For industry needs to be met, fund administrators are revisiting their operational infrastructures in terms of technology, organization, and staffing, as well as geographical footprint. As hedge funds have become more discriminating in their choice of service providers, the administrator's risk management and controls have been propelled into the spotlight. With fund managers' increased focus on the quality of services and operations, price sensitivity and pricing pressures have abated.

"We anticipate that, in an analogy to the hedge fund industry, the administration space will experience further 'barbelling,'" says Isabel Schauerte, an analyst with Celent's Securities & Investments Group and co-author of the report. "The ongoing institutionalisation of hedge funds will ultimately lead to a two-tiered market, with large multi-service administrators on the one hand and niche players left to service start-ups and independent boutiques on the other," she adds.

Key findings of the report include:

  • In 2007, hedge funds saw record capital inflows of USD 194.5 billion, according to data released by Hedge Fund Research (HFR).
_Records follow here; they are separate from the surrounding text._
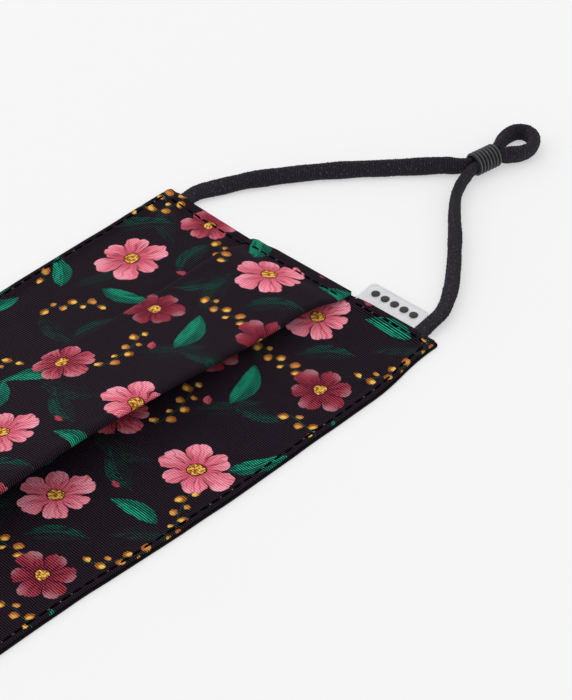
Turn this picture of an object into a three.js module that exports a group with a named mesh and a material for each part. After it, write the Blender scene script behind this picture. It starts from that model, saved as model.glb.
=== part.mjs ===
import * as THREE from 'three'
import { mergeVertices } from 'three/addons/utils/BufferGeometryUtils.js'

// Pleated cloth face mask, folded flat and lying face up on a table at z = 0.
// X runs along the mask between its side seams, Y from its lower to its upper edge.
// All sizes are in millimetres.

// Panel of two plies sewn together, with turned hems along its lower and upper edges
const MASK_LENGTH = 180
const MASK_HEIGHT = 95
const CORNER_RADIUS = 2
const CLOTH = 1.0
const HEM_RISE = 1.0
const HEM_WIDTH = 4
const UNDERLAP = 0.8

// Pleat
const LOWER_PANEL = 28.5
const PLEAT_DEPTH = 32.5
const LAYER_GAP = 0.3
const FOLD_LIFT = 8
const FOLD_SETBACK = 1.3
const STEP_DOWN = 7

// Ear loops and the sleeves that both strands of a loop pass through
const CORD_WIDTH = 3.4
const CORD_THICKNESS = 2.2
const CORD_SIDES = 8
const CORD_STEPS = 72
const STRAND_GAP = 0.2
const STOPPER_LENGTH = 7.8
const STOPPER_WALL = 0.5
const STOPPER_X = 155.65
const STOPPER_Y = -7.1
const STOPPER_ANGLE = -8.9
const RIB_COUNT = 7
const RIB_DEPTH = 0.25
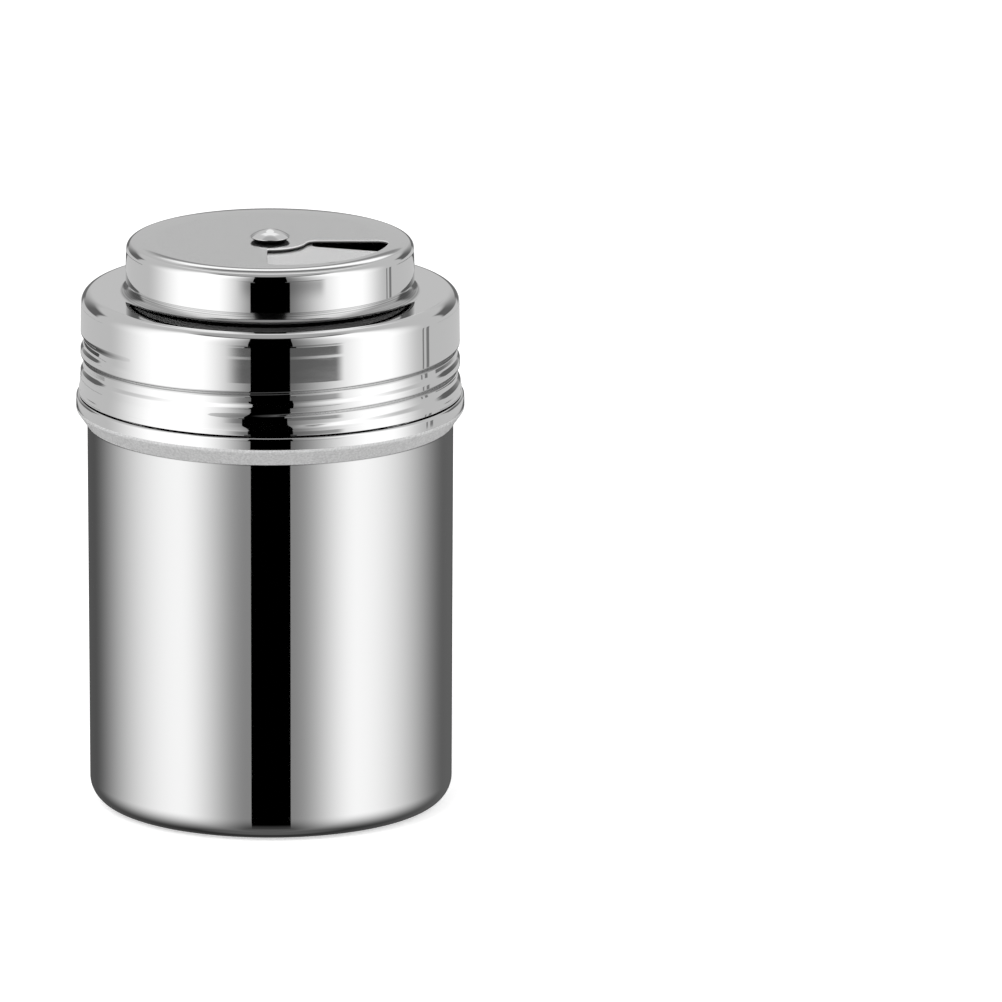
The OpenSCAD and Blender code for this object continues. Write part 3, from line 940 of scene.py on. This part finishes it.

This represents a 54% increase from year to year (USD 126.5 billion in 2006) and leaves the industry managing USD 1.87 trillion as of year-end 2007. In Q1 2008, hedge fund inflows slowed to a trickle. Consistent with the theme of lower risk appetite due to credit and equity market weakness, investors allocated a mere USD 16.4 billion to hedge funds. The 0.38% increase in capital represents the smallest increase since the second quarter of 2004, and brings total industry assets to USD 1.875 trillion.
  • High net worth individuals still make up approximately 54% of the total hedge fund industry, but future flows are expected to be significantly institution-heavy. Celent estimates that endowments and foundations currently account for 40% of institutional hedge fund capital, while pension plans, which control significantly more in assets, account for 50%. Pension funds will account for 65% of cumulative hedge fund net inflow until 2010.
  • To date, approximately 65% of hedge fund industry assets are in funds of hedge funds. Whereas the trend of spreading risk across many managers is slightly regressive, funds of funds will still make up an estimated 60% of hedge fund AUM by 2012.
  • While AUA growth from November 2007 to April 2008 (9%) has slowed in comparison to growth over the same period in 2006/2007 (17%), the trajectory is nevertheless impressive given severe and ongoing financial market distress. The resoluteness of the administration market shows that the outsourcing trend in the hedge fund industry is driven by structural factors which defy cyclical weaknesses.
  • The continuing growth of the hedge fund industry stands out as the capital driver of the hedge fund administration market. As competition heats up, the majority of hedge funds have opted to unload the burden of maintaining a back office in order to free resources to allocate to their core activities-trading and generating alpha. Increasing fund complexity and shifting sources of capital have created an incentive environment that is highly conducive to outsourcing.
  • The fund administration space has become a battlefield for a wide range of players seeking to capitalize on the hedge fund outsourcing trend. As prime brokers and big banking institutions are aggressively expanding their offerings to include fund administration services, they have generally adopted a buy-and-grow strategy rather than retooling long-only fund administration systems or building from scratch.
  • Large-scale acquisition activity and institutional money's outspoken preference for blue chip administrators have led to an increased level of asset concentration in the marketplace for hedge fund administration. The big players' focus on large funds, however, leaves a void in the marketplace and creates opportunities for smaller and more flexible administrators willing to take on startups and independent boutiques.
  • As hedge fund investing has evolved to include ever more complex instruments and strategies, the 'fund administration' product is expanding outwards. Today, funds are looking to their administrators for expanded valuation and reporting capabilities and more middle office functionality-that is, inter alia, collateral management, risk reporting and compliance services. In addition, administrators are gearing up their offerings to grab a share of the rapidly growing market for fund of fund administration.
  • For industry needs to be met, fund administrators are revisiting their operational infrastructures in terms of technology, organization, staffing and geographical footprint. As hedge funds have become more discriminating in their choice of service providers, administrators' risk management and controls have been propelled into the spotlight. Here, SAS 70 has become a standard due diligence requirement. With hedge funds' growing focus on the quality of services and operations, price sensitivity and pricing pressures have abated.